In due time the respondent had ready for shipment the full 300 crates of onions as ordered, but was permitted to load on the ship but 240 crates; the remainder of the space being taken at the last moment by the United States government for the purpose of shipping wheat to the United States. The 240 crates so shipped were consigned to the shipper's order, with directions to notify the buyer, and a draft with bill of lading attached was drawn on the buyer for the purchase price, with the privilege of inspection before payment. Appellant, the buyer, declined to receive the shipment or pay the draft. The goods were sold for its account, and this case was brought to recover the loss occasioned by the resale at a price less than that named in the order, plus the expenses of resale. The case was tried to the court without a jury, resulting in a judgment against appellant for the full amount claimed, from which it appeals.
A number of troublesome questions are here presented:
1. Do the words ‘Acceptance Australia’ mean that the order taken by the broker is subject to acceptance by his principal in Australia, or that the purchaser must accept the goods when delivered to the ship in the Australian port? No evidence was offered  at the trial as to the trade meaning of the quoted words; but a number of affidavits are included in the statement of facts, all made after the date of the trial below, and evidently used in the argument of the motion for a new trial, some to one effect, and an equal number to the other. We know of no authority which will warrant us in considering these as evidence in the case, and, if we did, they are so evenly balanced as to offset one another. Taking the order as it reads in the light of the fact that it was procured and written by a broker for an absent principal, who, on its receipt, might or might not be able or willing to fill it, we are convinced that it means that the order is taken subject to acceptance by the seller, when it should reach it in Australia.
‘The meaning of ‘acceptance’ in the discussion of executory contracts is an assent to enter into a contract according to the terms of the offer.' Williston on Sales, § 482.
Since the purchaser was present and assented to the order when it was written, no other acceptance of the offer on its part was needed; while as the seller was absent, and could not know of the order or its terms until advised, and the broker is not shown to have had authority to bind it, ‘Acceptance Australia’ must be held to mean that the seller, when advised, might accept or reject the order as conditions should warrant. We are the more convinced that this view is correct, because the seller consigned the goods to itself, and took a bill of lading in its own name, thus maintaining its title and control over the property until the purchaser should, by payment of the draft for the purchase price, come into possession of the indorsed bill of lading and thus acquire title.

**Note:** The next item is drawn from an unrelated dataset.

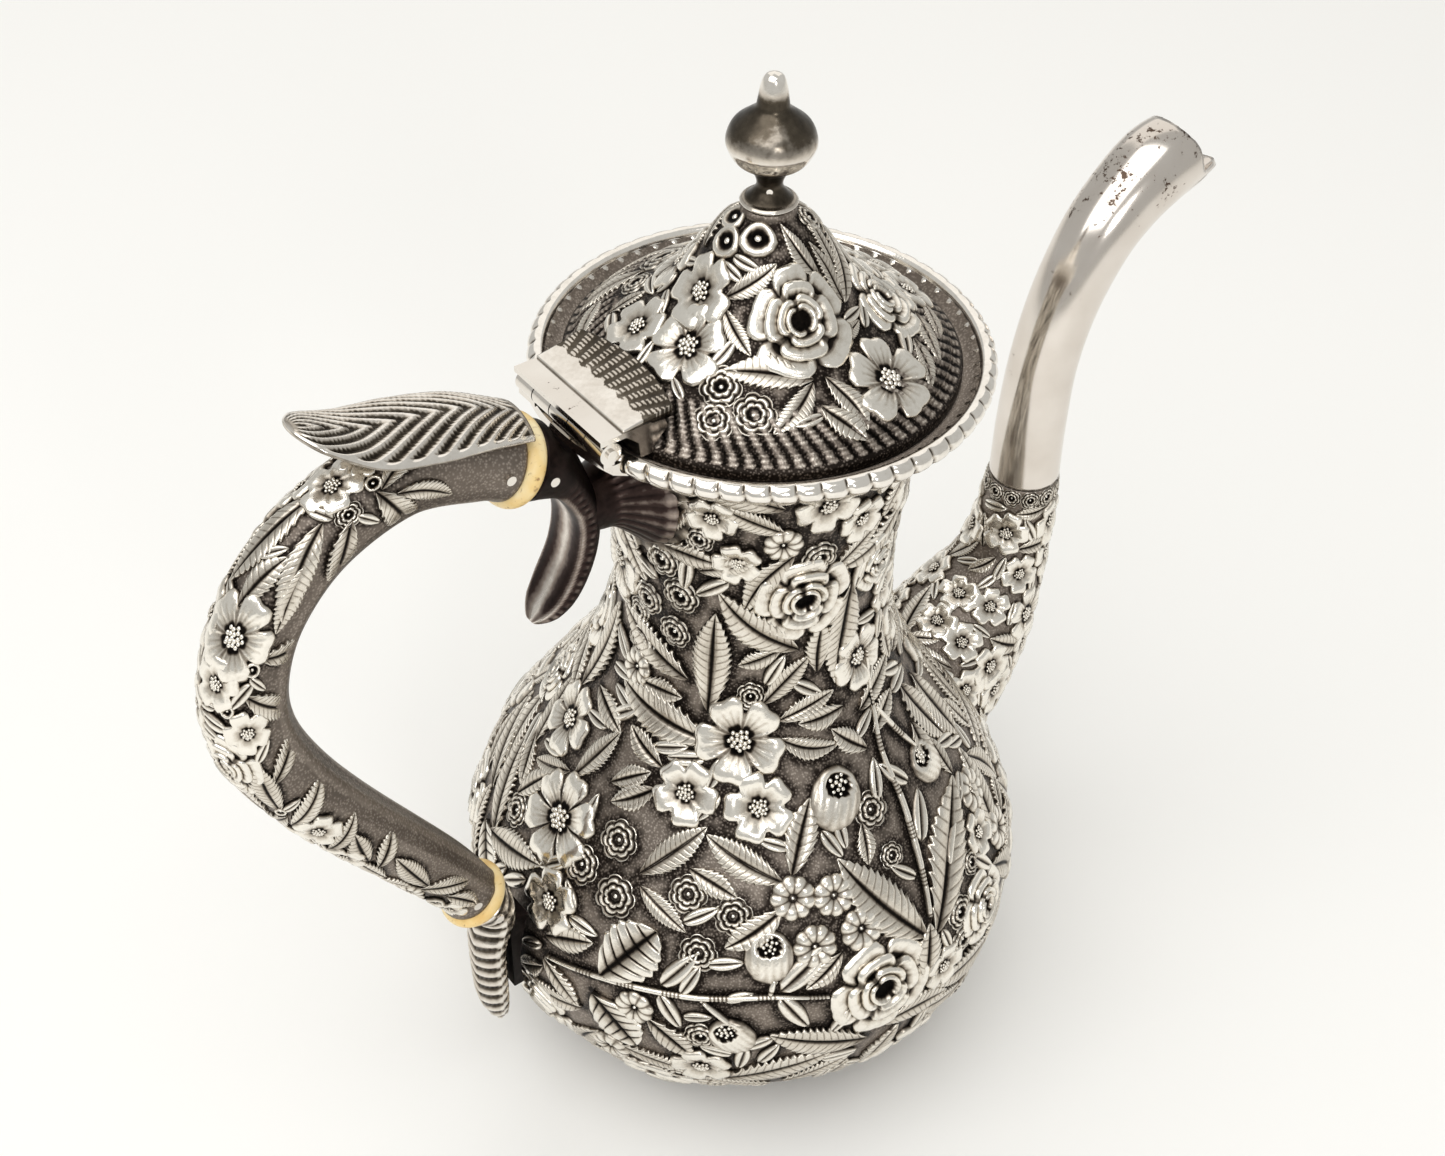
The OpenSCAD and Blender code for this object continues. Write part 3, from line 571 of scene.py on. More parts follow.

2. It is contended, and generally held, that the delivery of goods under an executory contract must be of the exact quantity ordered, otherwise the buyer may  refuse to receive them; and it is not necessary that he base his refusal on this specific ground, but, having refused to accept the goods on other grounds, he may yet defend an action for the purchase price upon this ground. It was so held in Inman, Akers & Inman v. Elk Cotton Mills, 116 Tenn. 141, 92 S. W. 760, where the order was for 50 bales of cotton. The buyer sought to cancel the order, as in this case, and the seller refused to cancel. The buyer then refused to accept the goods, upon the ground that the delivery was not promptly made as the contract required. The seller resold for the account of the buyer, and sued for the loss sustained. It developed during the trial that the seller had tendered delivery of but 49 bales, and the buyer was permitted to amend his answer and defend upon this ground. The court said:
‘A delivery of a less number was not a compliance with this contract. So far as it affected the contract relations of the parties, a failure in the matter of one bale was as much as a failure to deliver any greater number of bales. The complainants sue to recover for the breach of an entire contract, and in order to maintain their bill they must show a compliance or a willingness to comply with it as an entirety. Failing in this latter regard, they fail altogether. Tiedeman on Sales, 101; Barker v. Reagan, 4 Heisk. 590. Their insistence that they were relieved from tendering 50 bales by reason of the repudiation of the contract by the defendant, under the facts found by the Court of Chancery Appeals, cannot avail them. If they had accepted the repudiation, or rather cancellation, of the contract contained in the telegram from the defendant, of July 7th, then this failure would not have affected, other matters out of the way, their right to recovery. This, however, they failed to do. They declined positively to accept the cancellation, and thus kept the contract alive between themselves and the defendant, and thus enabled the defendant, notwithstanding its attempted cancellation, to avail itself of  any previous or subsequent breach on the part of the complainant.’
See, also, Sun Publishing Co. v. Minnesota Type Foundry Co., 22 Or. 49, 29 Pac. 6; Barton v. Kane, 17 Wish. 37, 84 Am. Dec. 728; Price v. Engelke, 68 N. J. Law, 567, 53 Atl. 698; Newell v. New Holstein Canning Co., 119 Wis. 635, 97 N. W. 487.
3. Since the seller did accept the order in Australia and was bound to deliver the exact quantity ordered, may he be excused from making full delivery because our national government (rightfully as we must assume) as a war measure commandeered the only available shipping space for its necessities? Much as the writer would like to so hold, the authorities lay down the contrary rule. Had respondent been sued for damages for failure to ship the full order, this act by the government might have afforded a defense; but, having sued on the contract, it is essential to a recovery that a full performance be shown, and no excuse not provided for in the contract will justify a recovery, where the performance is partial only, save only an act of the buyer rendering performance impossible, or a waiver by it. Newell v. New Holstein Canning Co., supra; Remy v. Olds, 21 L. R. A. 645; The Harriman, 76 U.S. 161, 9 Wall. 161 and cases there cited.
We conclude that the judgment must be reversed, with directions to dismiss the action. It is so ordered.
MOUNT, MITCHELL, and MAIN, JJ., concur.